Mas dispunha de itens insólitos, tais como porcas e parafusos e como tantas
outras quinquilharias úteis (e até inúteis) que deixo por conta da sua
imaginação, caríssimo leitor. Aquele local, digamos, esquisito servia, ainda,
como redação e oficina gráfica que editava e imprimia uma revista bimestral,
que então se chamava “Marmota Fluminense” (e que a partir de 3 de julho passou
a chamar-se, apenas, “A Marmota”). Ufa!!! Mas esse lugar estranho
(estranhíssimo) tinha mais motivos ainda para estranhezas. Era, para complicar,
sede da “Sociedade Petalógica”. Uma loucura, como se vê!!!
Mais louca ainda era a
natureza dessa “agremiação”. Seu próprio nome já sugeria seu objetivo, por mais
surreal que possa parecer. Afinal, “peta” quer dizer mentira. Era, pois, ponto
de reunião dos notórios mentirosos do Rio de Janeiro. Querem bizarrice maior?!!

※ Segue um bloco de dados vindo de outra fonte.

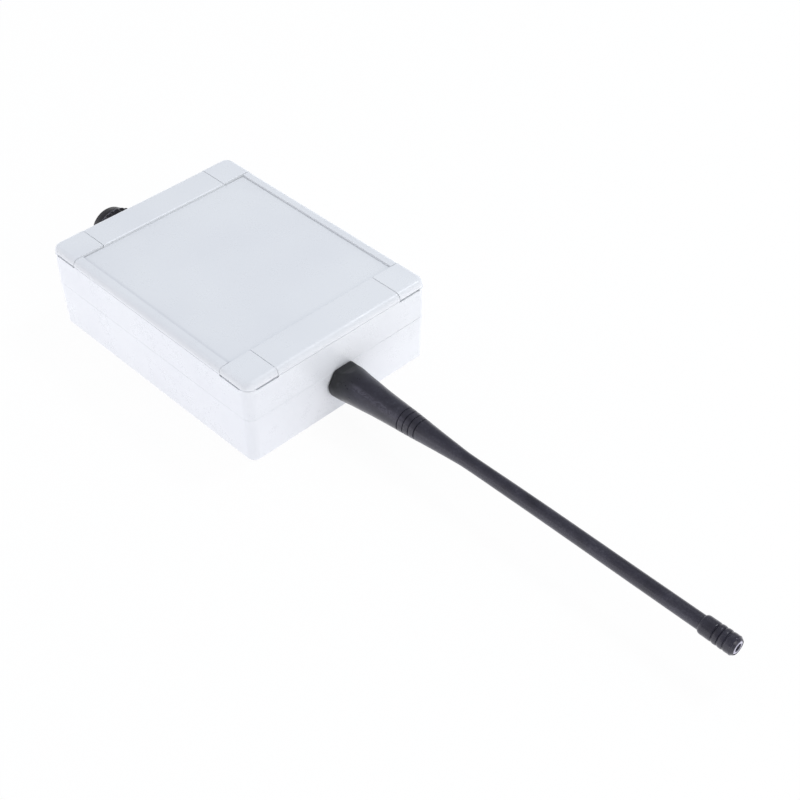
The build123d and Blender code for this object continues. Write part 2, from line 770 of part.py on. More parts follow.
def capacitors():
    large = Pos(capacitor_x, capacitor_y, board_top) * capacitor(capacitor_diameter, capacitor_height)
    small_x = capacitor_x + capacitor_diameter / 2 + capacitor_small_diameter / 2 + 2
    small = Pos(small_x, capacitor_y, board_top) * capacitor(capacitor_small_diameter, capacitor_small_height)
    return group([large, small])


def voltage_regulator():
    lead_rise = 3.0
    half = regulator_width / 2
    back = regulator_thickness / 2
    body_top = lead_rise + regulator_body_height
    body = block(-half, half, -back, back, lead_rise, body_top)
    tab = block(-half, half, back - regulator_tab_thickness, back, lead_rise, body_top + regulator_tab_height)
    hole = Rot(90, 0, 0) * Cylinder(regulator_hole / 2, regulator_thickness)
    body += tab - Pos(0, back, body_top + regulator_tab_height / 2) * hole
    for index in (-1, 0, 1):
        body += Pos(index * 2.54, 0, lead_rise / 2) * Box(0.8, 0.5, lead_rise)
    return Pos(regulator_x, regulator_y, board_top) * body


def pairing_switch():
    body = Pos(0, 0, switch_height / 2) * Box(switch_size, switch_size, switch_height)
    body = chamfer(body.edges().filter_by(Axis.Z), 0.5)
    body -= rod(button_diameter + 0.6, switch_height - button_travel - 0.9, switch_height + 1)
    return Pos(switch_x, switch_y, board_top) * body


def pairing_button():
    low = board_top + switch_height - 0.5
    button = rod(button_diameter, low, low + button_height, switch_x, switch_y)
    return fillet(button.faces().sort_by(Axis.Z)[-1].edges(), 0.3)


def status_led():
    lens = rod(led_diameter, 0.8, 4.0)
    lens = fillet(lens.faces().sort_by(Axis.Z)[-1].edges(), led_diameter / 2 - 0.05)
    flange = rod(led_diameter + 0.8, 0, 1.0)
    return Pos(led_x, led_y, board_top) * (lens + flange)


parts = {
    "base_shell": base_shell,
    "lid": lid,
    "lid_seal": lid_seal,
    "lid_screws": lid_screws,
    "screw_inserts": screw_inserts,
    "corner_cover_front_right": lambda: corner_cover(1, -1),
    "corner_cover_front_left": lambda: corner_cover(1, 1),
    "corner_cover_rear_right": lambda: corner_cover(-1, -1),
    "corner_cover_rear_left": lambda: corner_cover(-1, 1),
    "antenna_sleeve": antenna_sleeve,
    "antenna_tip_cap": antenna_tip_cap,
    "antenna_tip_liner": antenna_tip_liner,
    "antenna_radiator": antenna_radiator,
    "antenna_stud": antenna_stud,
    "antenna_socket": antenna_socket,
    "antenna_lock_washer": antenna_lock_washer,
    "antenna_socket_nut": antenna_socket_nut,
    "feed_wire": feed_wire,
    "gland_body": gland_body,
    "gland_washer": gland_washer,
    "gland_locknut": gland_locknut,
    "gland_seal": gland_seal,
    "gland_claw": gland_claw,
    "gland_dome_nut": gland_dome_nut,
    "circuit_board": circuit_board,
    "board_screws": board_screws,
    "terminal_block": terminal_block,
    "terminal_screws": terminal_screws,
    "rf_module": rf_module,
    "rf_shield": rf_shield,
    "controller_chip": controller_chip,
    "crystal": crystal,
    "capacitors": capacitors,
    "voltage_regulator": voltage_regulator,
    "pairing_switch": pairing_switch,
    "pairing_button": pairing_button,
    "status_led": status_led,
}

for name, make in parts.items():
    export_step(make(), f"parts/{name}.step")
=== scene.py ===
import json
import math

import bmesh
import bpy
from mathutils import Matrix, Vector


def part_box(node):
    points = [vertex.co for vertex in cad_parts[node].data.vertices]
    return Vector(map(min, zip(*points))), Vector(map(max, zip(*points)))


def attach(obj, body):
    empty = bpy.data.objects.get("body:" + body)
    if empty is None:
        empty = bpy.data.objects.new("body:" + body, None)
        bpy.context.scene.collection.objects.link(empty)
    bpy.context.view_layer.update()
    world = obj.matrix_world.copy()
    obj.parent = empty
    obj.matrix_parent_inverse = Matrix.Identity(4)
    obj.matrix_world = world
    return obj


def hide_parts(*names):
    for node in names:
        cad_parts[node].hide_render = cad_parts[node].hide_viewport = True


# Looks for a wired radio transmitter: pale two-part case, rubber whip, cable gland.
# Shapes and patterns are in millimetres, and MM turns them into metres. The stage is in metres.

MM = 0.001

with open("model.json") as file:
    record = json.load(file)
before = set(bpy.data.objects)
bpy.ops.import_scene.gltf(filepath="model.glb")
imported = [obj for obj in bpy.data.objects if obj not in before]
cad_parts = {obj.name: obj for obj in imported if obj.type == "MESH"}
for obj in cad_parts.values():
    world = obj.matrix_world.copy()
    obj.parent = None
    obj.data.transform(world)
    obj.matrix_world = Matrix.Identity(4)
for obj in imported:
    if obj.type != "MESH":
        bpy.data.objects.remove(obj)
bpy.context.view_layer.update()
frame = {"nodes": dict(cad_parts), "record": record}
nodes = frame["nodes"]


def middle(node_name):
    """The middle of a CAD node's box, in millimetres."""
    low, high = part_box(node_name)
    return [round((low[axis] + high[axis]) / 2 / MM, 3) for axis in range(3)]


# The case's end faces are this far from its middle along X, and the whip's bow lifts its tip by TIP_RISE.
CASE_END = round(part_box("lid")[1].x / MM, 3)
ANTENNA_Z = middle("antenna_radiator")[2]
TIP_RISE = 1.76
GLAND_Y = middle("gland_dome_nut")[1]
GLAND_Z = middle("gland_dome_nut")[2]
BOARD_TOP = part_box("circuit_board")[1].z / MM
FOUR_CORNERS = ((1, 1), (1, -1), (-1, 1), (-1, -1))


# Node helpers

class Nodes:
    """Short ways to add nodes to a tree."""

    def __init__(self, tree):
        self.tree = tree

    def feed(self, value, socket):
        """Joins an output to a socket, or sets the socket to a plain value."""
        if isinstance(value, bpy.types.NodeSocket):
            self.tree.links.new(value, socket)
        else:
            socket.default_value = value

    def add(self, kind, values=None, operation=None):
        node = self.tree.nodes.new(kind)
        if operation:
            node.operation = operation
        for socket, value in (values or {}).items():
            self.feed(value, node.inputs[socket])
        return node

    def maths(self, operation, first, second):
        return self.add("ShaderNodeMath", {0: first, 1: second}, operation).outputs[0]

    def plus(self, first, second):
        return self.maths("ADD", first, second)

    def times(self, first, second):
        return self.maths("MULTIPLY", first, second)

    def spread(self, value, low, high, to_low=0.0, to_high=1.0):
        """Carries a value over from between low and high to between to_low and to_high."""
        limits = {"From Min": low, "From Max": high, "To Min": to_low, "To Max": to_high}
        return self.add("ShaderNodeMapRange", {"Value": value, **limits}).outputs["Result"]

    def axes(self, place):
        """The X, Y and Z outputs of a place."""
        return self.add("ShaderNodeSeparateXYZ", {0: place}).outputs

    def seen(self):
        """1 for what is seen straight, mirrored or through the lens, and 0 for what only lights things."""
        rays = self.add("ShaderNodeLightPath").outputs
        straight_or_mirrored = self.maths("MAXIMUM", rays["Is Camera Ray"], rays["Is Glossy Ray"])
        return self.maths("MAXIMUM", straight_or_mirrored, rays["Is Transmission Ray"])

    def finish_with(self, share, first, second, output_name):
        """The tree's result is first where share is 0 and second where it is 1."""
        mix = self.add("ShaderNodeMixShader", {0: share, 1: first, 2: second})
        self.feed(mix.outputs[0], self.tree.nodes[output_name].inputs["Surface"])


# Materials

# Most of a noise pattern's values lie between these. The narrower pair gives clearer clouds.
NOISE_RANGE = (0.3, 0.7)
CLOUD_RANGE = (0.35, 0.65)


def srgb(red, green, blue):
    def linear(value):
        value /= 255
        return value / 12.92 if value <= 0.04045 else ((value + 0.055) / 1.055) ** 2.4
    return (linear(red), linear(green), linear(blue), 1.0)


# Painted marks. Along an axis each begins, is full, is still full and ends.
# Painted shade darkens the rounded long top edge on the -Y side, and a thin line of painted shade lies along
# the right-hand rim of the recess.
SHADED_TOP_EDGE = (srgb(219, 221, 223), (("Y", -39.0, -39.8, -41, -42), ("Z", 31.0, 31.8, 34, 35)))
SHADED_RECESS_RIM = (srgb(213, 215, 219), (("Y", -36.4, -36.25, -35.8, -34.4), ("Z", 32.6, 32.65, 34, 35),
                                   ("X", -39.3, -39.2, 39.2, 39.3)))
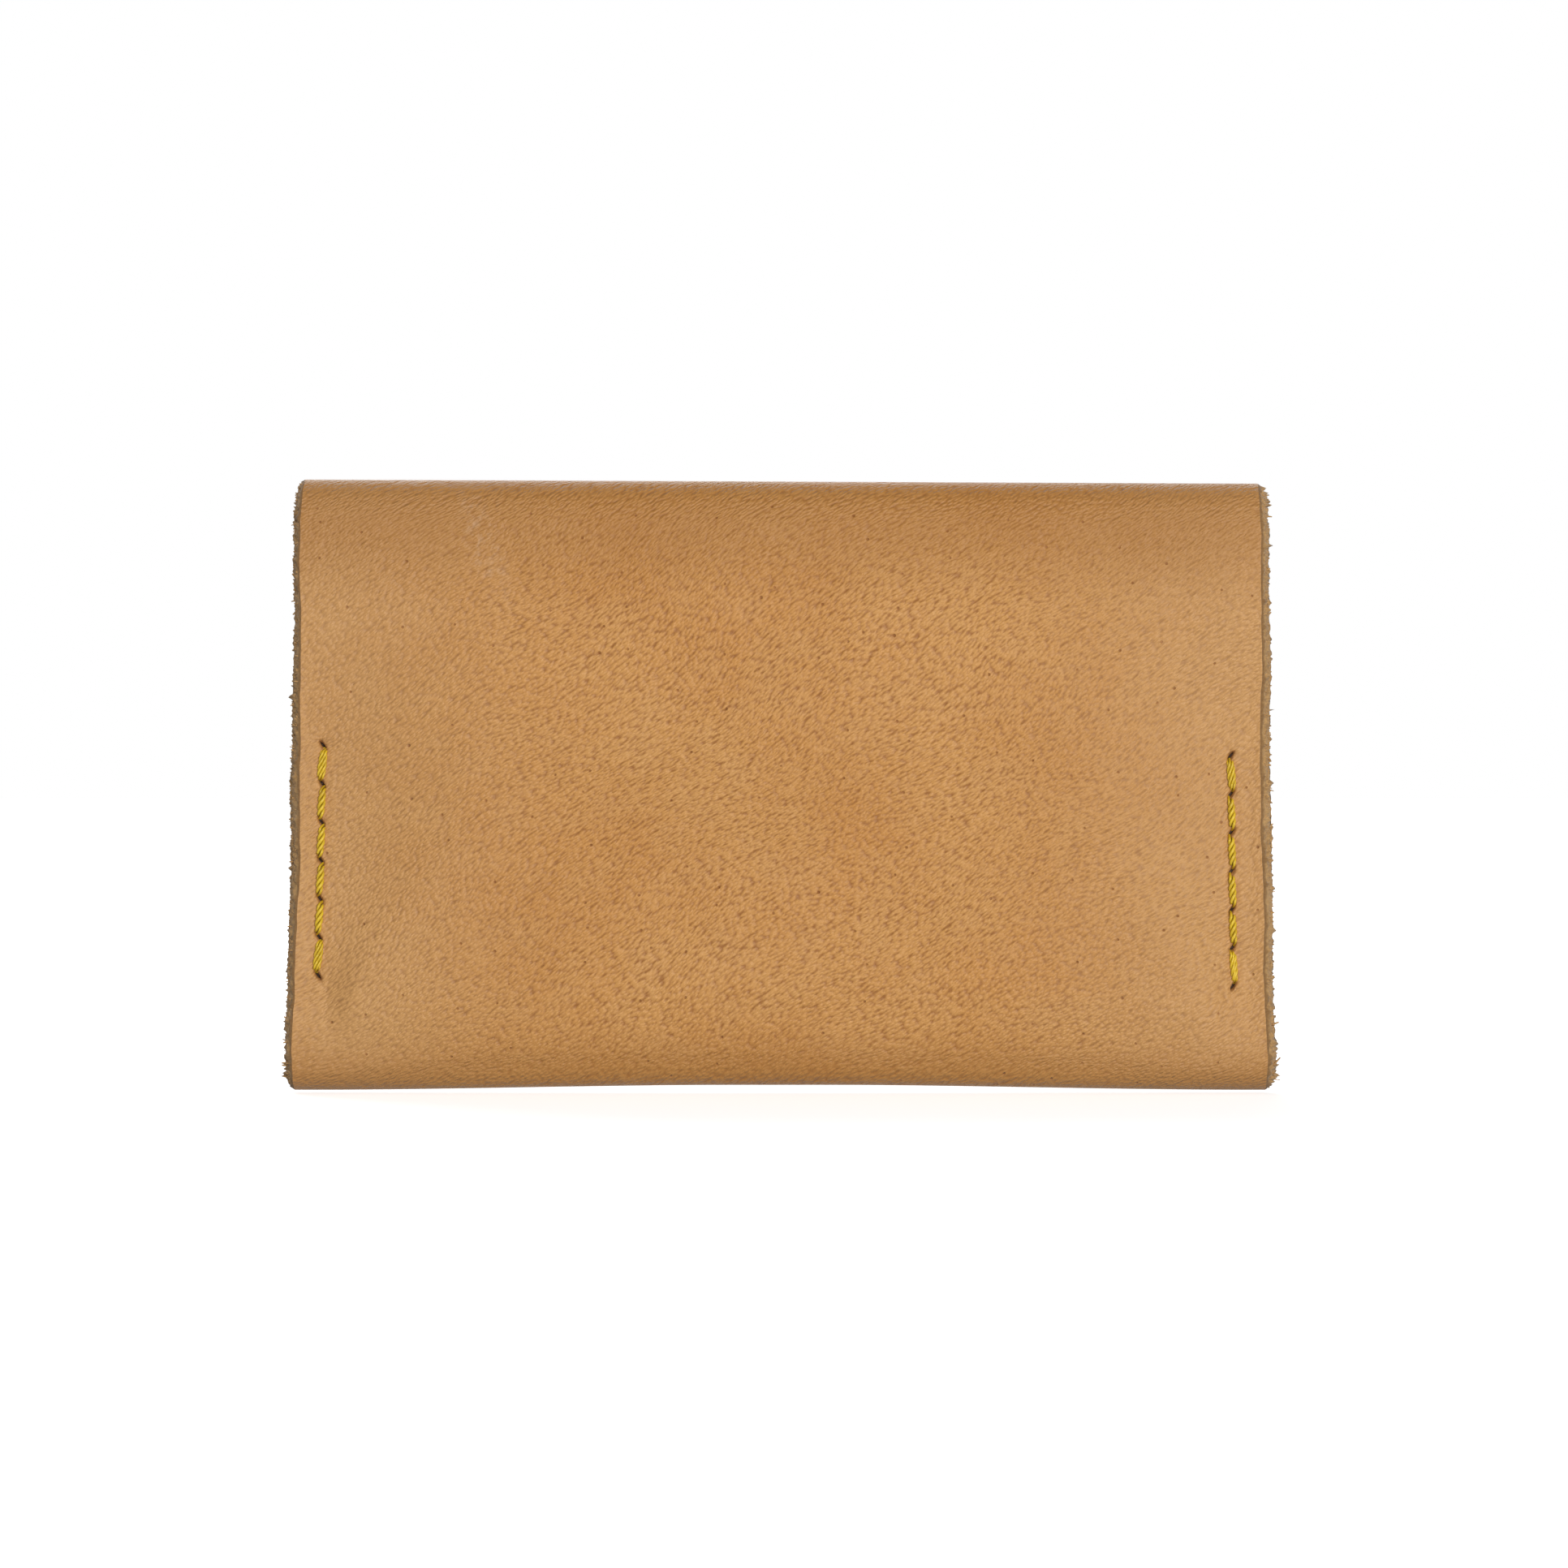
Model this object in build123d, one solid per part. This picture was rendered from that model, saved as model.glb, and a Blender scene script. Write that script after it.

A enciclopédia eletrônica Wikipédia lembra, oportunamente, que Machado de
Assis, anos mais tarde, chegou a se referir a essa sociedade insólita em uma de
suas crônicas. Escreveu: "Lá se discutia de tudo, desde a retirada de um
ministro até a pirueta da dançarina da moda, desde o dó do peito de Tamberlick
até os discursos do Marquês do Paraná".
Não sei por que, mas
essa “Sociedade Petalógica” lembra-me muito o “cenáculo” informal que mantive
até não faz muito em determinado bar daqui, de Campinas, em que nos reuníamos,
eu e um bando de amigos (quase irmãos), para discutir literatura, a vida, a
política, o futebol etc.etc.etc. e para fazer fofoca, além de tentarmos,
juntos, não raro aos berros, “salvar o mundo”, entre generosos goles de
cerveja, acompanhados de tira-gostos (que ninguém é de ferro!). Era tão louco
quanto a organização (ou desorganização?) de Paula Brito e seu bando de
“mentirosos”, posto que sem sede própria. Pois foi ali, numa revista sediada,
editada e impressa em um local tão maluco, que então já se chamava simplesmente
“A Marmota”, que o livro traduzido por Machado de Assis, de autoria do
obscuríssimo Víctor Hénaux, foi publicado em fascículos. Dá para levar a sério?
Pois é, mas a posteridade até que o levou.